*STORED ROWS*:
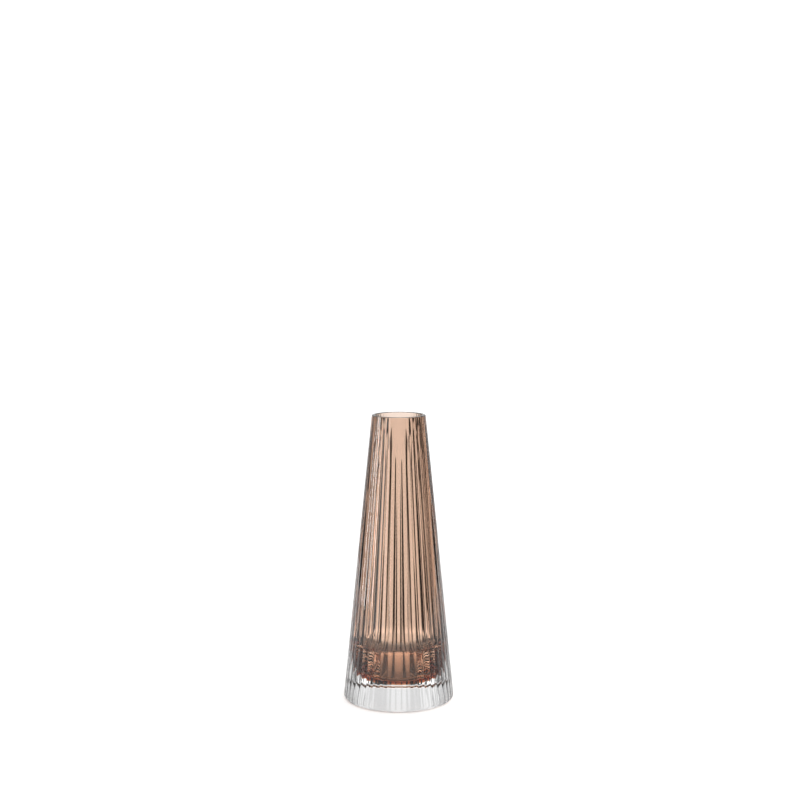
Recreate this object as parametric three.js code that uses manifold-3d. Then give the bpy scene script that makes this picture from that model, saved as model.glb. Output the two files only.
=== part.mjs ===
// A tall conical bud vase of cased glass: a sepia-tinted inner vessel blown inside a thick clear casing.
// The casing has fine vertical ribs outside, a heavy clear base and a shallow hollow underneath.
// Millimetres, +Z up, origin at the centre of the ring that the vase rests on.
import * as THREE from "three";
import { mergeVertices } from "three/addons/utils/BufferGeometryUtils.js";
import Module from "manifold-3d";

// Driving dimensions. Radii of the outside are taken over the crests of the ribs.
const HEIGHT = 180;
const BASE_RADIUS = 35;
const MOUTH_RADIUS = 16.8;
const HEEL_FILLET = 2;
const LIP_FILLET = 0.8;

const RIB_COUNT = 44;
const RIB_DEPTH_AT_FOOT = 0.28;
const RIB_DEPTH_AT_MOUTH = 0.09;

const CLEAR_BASE = 12.5;
const SHOULDER_HEIGHT = 38;
const CASING_WALL_AT_FLOOR = 15.4;
const CASING_WALL_AT_SHOULDER = 4.9;
const CASING_WALL_AT_MOUTH = 1;

const LINER_GAP = 0.3;
const LINER_WALL = 1.2;
const LINER_FLOOR = 2.2;
const FLOOR_FILLET = 6;
const SHOULDER_FILLET = 25;

const REST_RING_WIDTH = 7;
const PUNT_DEPTH = 0.5;

// How finely the round shapes are faceted.
const STEPS_PER_RIB = 4;
const SMOOTH_SEGMENTS = 80;
const FILLET_STEPS = 5;
const LIP_STEPS = 3;
const PUNT_STEPS = 4;
const CUT_MARGIN = 2;

const wasm = await Module();
wasm.setup();

const clearGlass = new THREE.MeshStandardMaterial({ color: 0xf4f3f6, roughness: 0.03, metalness: 0 });
const sepiaGlass = new THREE.MeshStandardMaterial({ color: 0x8a6350, roughness: 0.04, metalness: 0 });

// A corner of an outline, at its distance from the axis and its height, rounded by its fillet.
function corner(radius, z, fillet = 0, steps = FILLET_STEPS) {
  return { at: new THREE.Vector2(radius, z), fillet, steps };
}

// The arc that rounds one corner, from the side of the corner before it to the side of the one after it.
function filletArc(before, { at, fillet, steps }, after) {
  const toBefore = before.at.clone().sub(at).normalize();
  const toAfter = after.at.clone().sub(at).normalize();
  const halfAngle = toBefore.angleTo(toAfter) / 2;
  const tangentLength = fillet / Math.tan(halfAngle);
  const centre = toBefore.clone().add(toAfter).setLength(fillet / Math.sin(halfAngle)).add(at);
  const start = toBefore.clone().multiplyScalar(tangentLength).add(at).sub(centre);
  const end = toAfter.clone().multiplyScalar(tangentLength).add(at).sub(centre);
  const sweep = Math.atan2(start.cross(end), start.dot(end));
  const origin = new THREE.Vector2();
  return Array.from({ length: steps + 1 }, (_, i) =>
    start.clone().rotateAround(origin, (sweep * i) / steps).add(centre),
  );
}

// The points of an outline through its corners, for a LatheGeometry.
function outline(corners) {
  return corners.flatMap((c, i) =>
    c.fillet > 0 ? filletArc(corners[i - 1], c, corners[i + 1]) : [c.at],
  );
}

// A solid of revolution about Z. The outline runs up the outside, so that the faces point outwards.
function turned(points, segments) {
  return new THREE.LatheGeometry(points, segments).rotateX(Math.PI / 2);
}

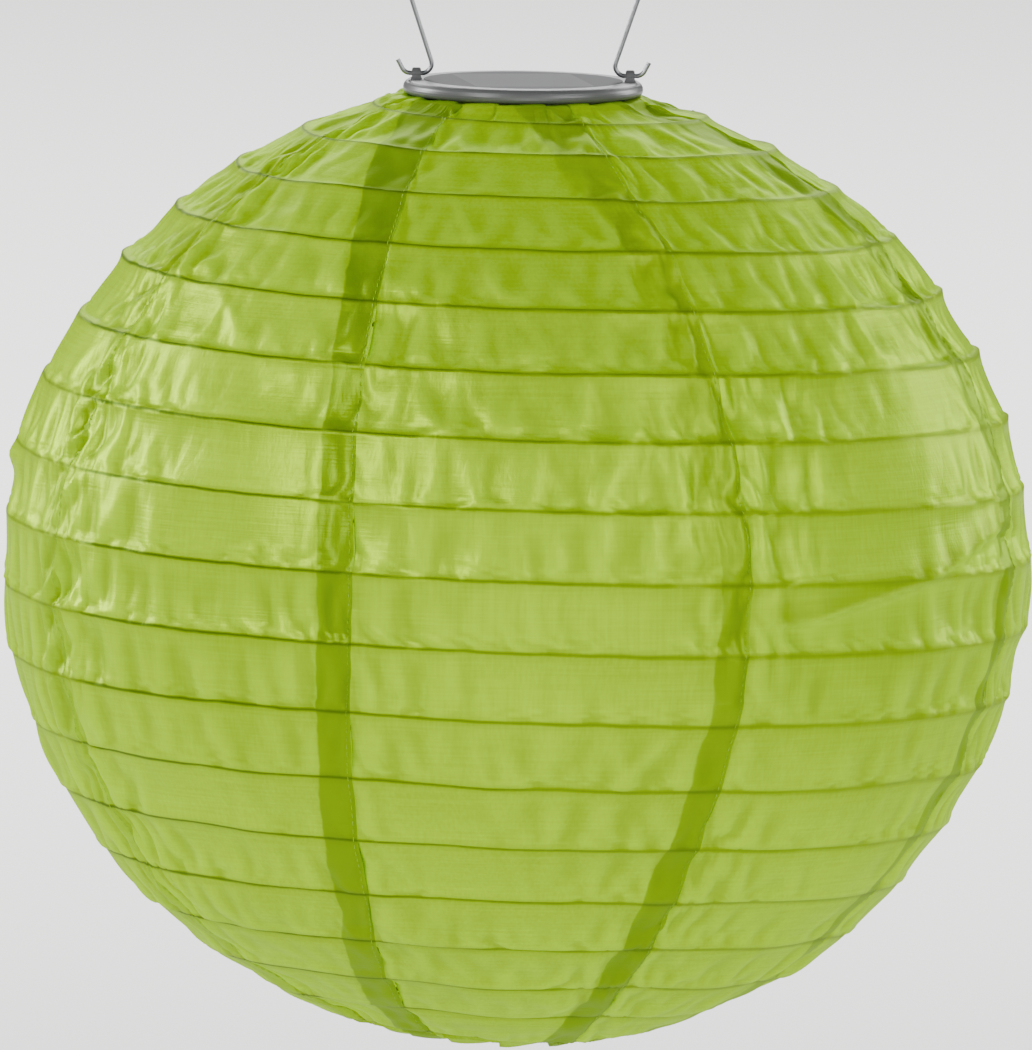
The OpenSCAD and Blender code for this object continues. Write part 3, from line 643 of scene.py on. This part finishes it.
def settle_cloth():
    """Lays the spare cloth of all the gores out between the ribs and seams, by relaxing a net of threads."""
    grids = [gore_grid(k) for k in range(GORES)]
    theta, t = (np.stack(g) for g in zip(*grids, strict=True))
    spare = np.stack([spare_cloth(k, *grids[k]) for k in range(GORES)])
    full = surface(theta, t)
    rows = t.shape[2]
    low = np.arange(rows) // ROWS * ROWS
    high = np.minimum(low + ROWS, rows - 1)
    f = ((np.arange(rows) - low) / ROWS)[:, None]
    ends = (t < T_TOP + 0.1) | (t > T_BOTTOM - 0.1)
    taut = full[:, :, low] * (1 - f) + full[:, :, high] * f
    p = np.where(ends[..., None], full, taut)
    normal = surface(theta, t, 0.001) - full
    normal /= np.linalg.norm(normal, axis=-1, keepdims=True) + 1e-12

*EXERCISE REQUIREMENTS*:
Extract the full listing and reproduce each line exactly.

*OUTPUT*:
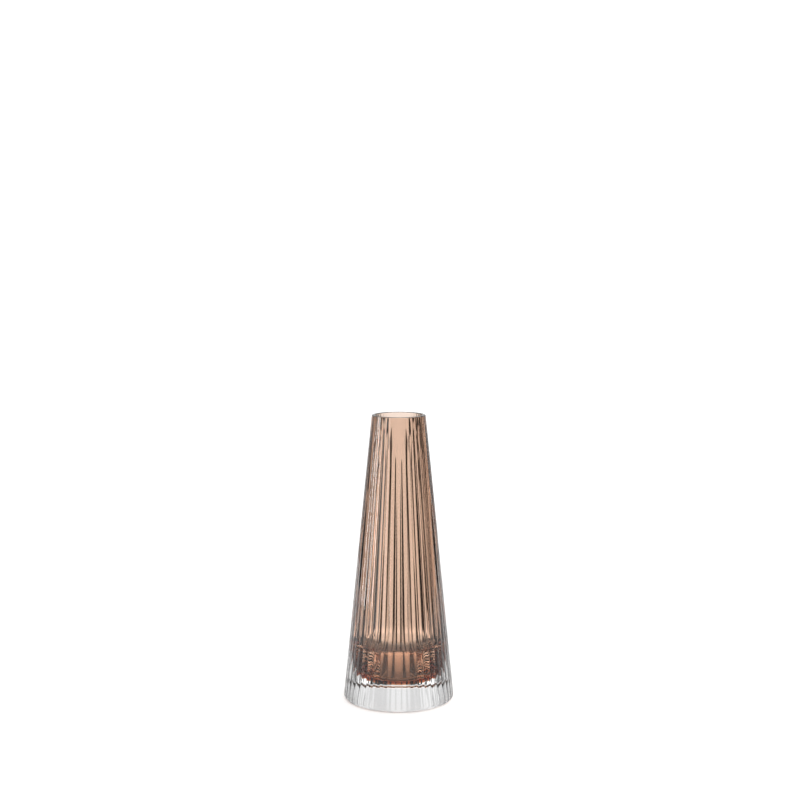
Recreate this object as parametric three.js code that uses manifold-3d. Then give the bpy scene script that makes this picture from that model, saved as model.glb. Output the two files only.
=== part.mjs ===
// A tall conical bud vase of cased glass: a sepia-tinted inner vessel blown inside a thick clear casing.
// The casing has fine vertical ribs outside, a heavy clear base and a shallow hollow underneath.
// Millimetres, +Z up, origin at the centre of the ring that the vase rests on.
import * as THREE from "three";
import { mergeVertices } from "three/addons/utils/BufferGeometryUtils.js";
import Module from "manifold-3d";

// Driving dimensions. Radii of the outside are taken over the crests of the ribs.
const HEIGHT = 180;
const BASE_RADIUS = 35;
const MOUTH_RADIUS = 16.8;
const HEEL_FILLET = 2;
const LIP_FILLET = 0.8;

const RIB_COUNT = 44;
const RIB_DEPTH_AT_FOOT = 0.28;
const RIB_DEPTH_AT_MOUTH = 0.09;

const CLEAR_BASE = 12.5;
const SHOULDER_HEIGHT = 38;
const CASING_WALL_AT_FLOOR = 15.4;
const CASING_WALL_AT_SHOULDER = 4.9;
const CASING_WALL_AT_MOUTH = 1;

const LINER_GAP = 0.3;
const LINER_WALL = 1.2;
const LINER_FLOOR = 2.2;
const FLOOR_FILLET = 6;
const SHOULDER_FILLET = 25;

const REST_RING_WIDTH = 7;
const PUNT_DEPTH = 0.5;

// How finely the round shapes are faceted.
const STEPS_PER_RIB = 4;
const SMOOTH_SEGMENTS = 80;
const FILLET_STEPS = 5;
const LIP_STEPS = 3;
const PUNT_STEPS = 4;
const CUT_MARGIN = 2;

const wasm = await Module();
wasm.setup();

const clearGlass = new THREE.MeshStandardMaterial({ color: 0xf4f3f6, roughness: 0.03, metalness: 0 });
const sepiaGlass = new THREE.MeshStandardMaterial({ color: 0x8a6350, roughness: 0.04, metalness: 0 });

// A corner of an outline, at its distance from the axis and its height, rounded by its fillet.
function corner(radius, z, fillet = 0, steps = FILLET_STEPS) {
  return { at: new THREE.Vector2(radius, z), fillet, steps };
}

// The arc that rounds one corner, from the side of the corner before it to the side of the one after it.
function filletArc(before, { at, fillet, steps }, after) {
  const toBefore = before.at.clone().sub(at).normalize();
  const toAfter = after.at.clone().sub(at).normalize();
  const halfAngle = toBefore.angleTo(toAfter) / 2;
  const tangentLength = fillet / Math.tan(halfAngle);
  const centre = toBefore.clone().add(toAfter).setLength(fillet / Math.sin(halfAngle)).add(at);
  const start = toBefore.clone().multiplyScalar(tangentLength).add(at).sub(centre);
  const end = toAfter.clone().multiplyScalar(tangentLength).add(at).sub(centre);
  const sweep = Math.atan2(start.cross(end), start.dot(end));
  const origin = new THREE.Vector2();
  return Array.from({ length: steps + 1 }, (_, i) =>
    start.clone().rotateAround(origin, (sweep * i) / steps).add(centre),
  );
}

// The points of an outline through its corners, for a LatheGeometry.
function outline(corners) {
  return corners.flatMap((c, i) =>
    c.fillet > 0 ? filletArc(corners[i - 1], c, corners[i + 1]) : [c.at],
  );
}

// A solid of revolution about Z. The outline runs up the outside, so that the faces point outwards.
function turned(points, segments) {
  return new THREE.LatheGeometry(points, segments).rotateX(Math.PI / 2);
}

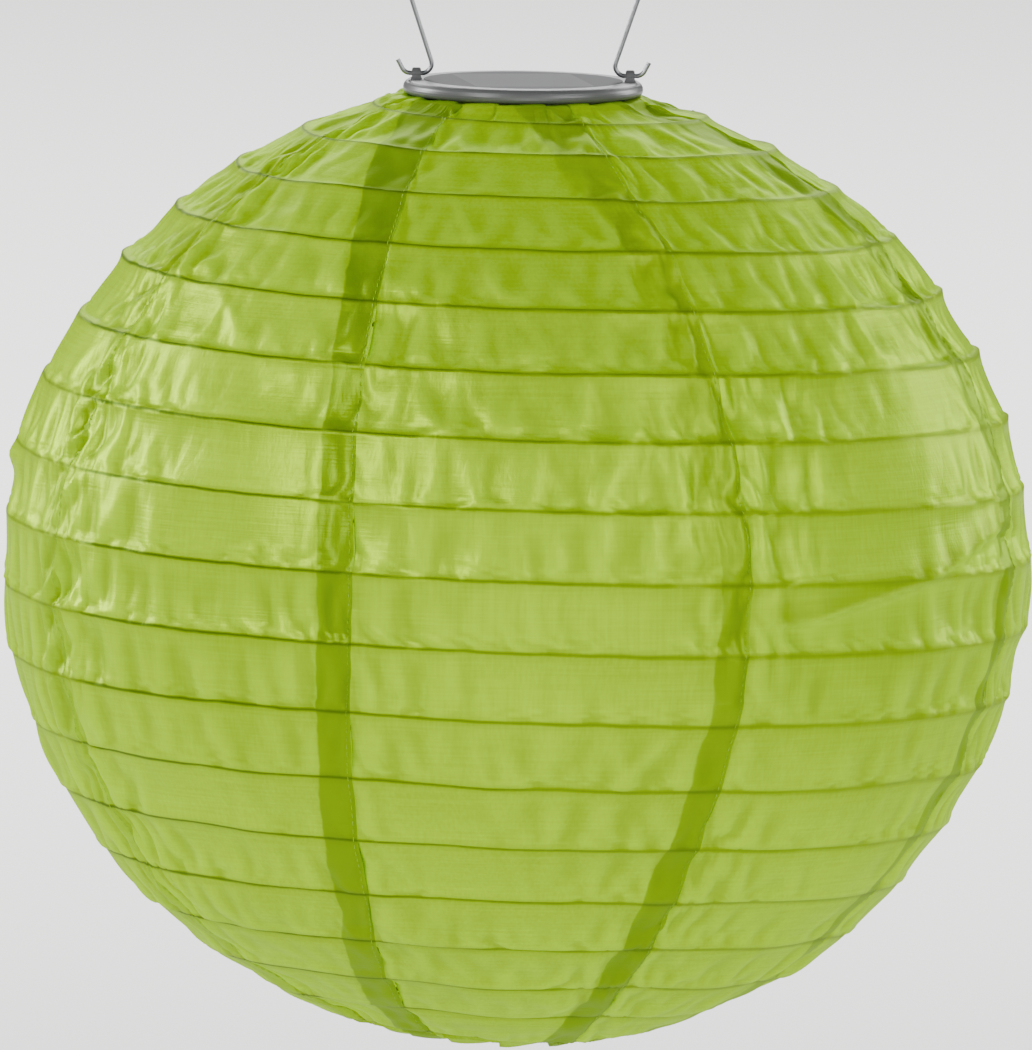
The OpenSCAD and Blender code for this object continues. Write part 3, from line 643 of scene.py on. This part finishes it.
def settle_cloth():
    """Lays the spare cloth of all the gores out between the ribs and seams, by relaxing a net of threads."""
    grids = [gore_grid(k) for k in range(GORES)]
    theta, t = (np.stack(g) for g in zip(*grids, strict=True))
    spare = np.stack([spare_cloth(k, *grids[k]) for k in range(GORES)])
    full = surface(theta, t)
    rows = t.shape[2]
    low = np.arange(rows) // ROWS * ROWS
    high = np.minimum(low + ROWS, rows - 1)
    f = ((np.arange(rows) - low) / ROWS)[:, None]
    ends = (t < T_TOP + 0.1) | (t > T_BOTTOM - 0.1)
    taut = full[:, :, low] * (1 - f) + full[:, :, high] * f
    p = np.where(ends[..., None], full, taut)
    normal = surface(theta, t, 0.001) - full
    normal /= np.linalg.norm(normal, axis=-1, keepdims=True) + 1e-12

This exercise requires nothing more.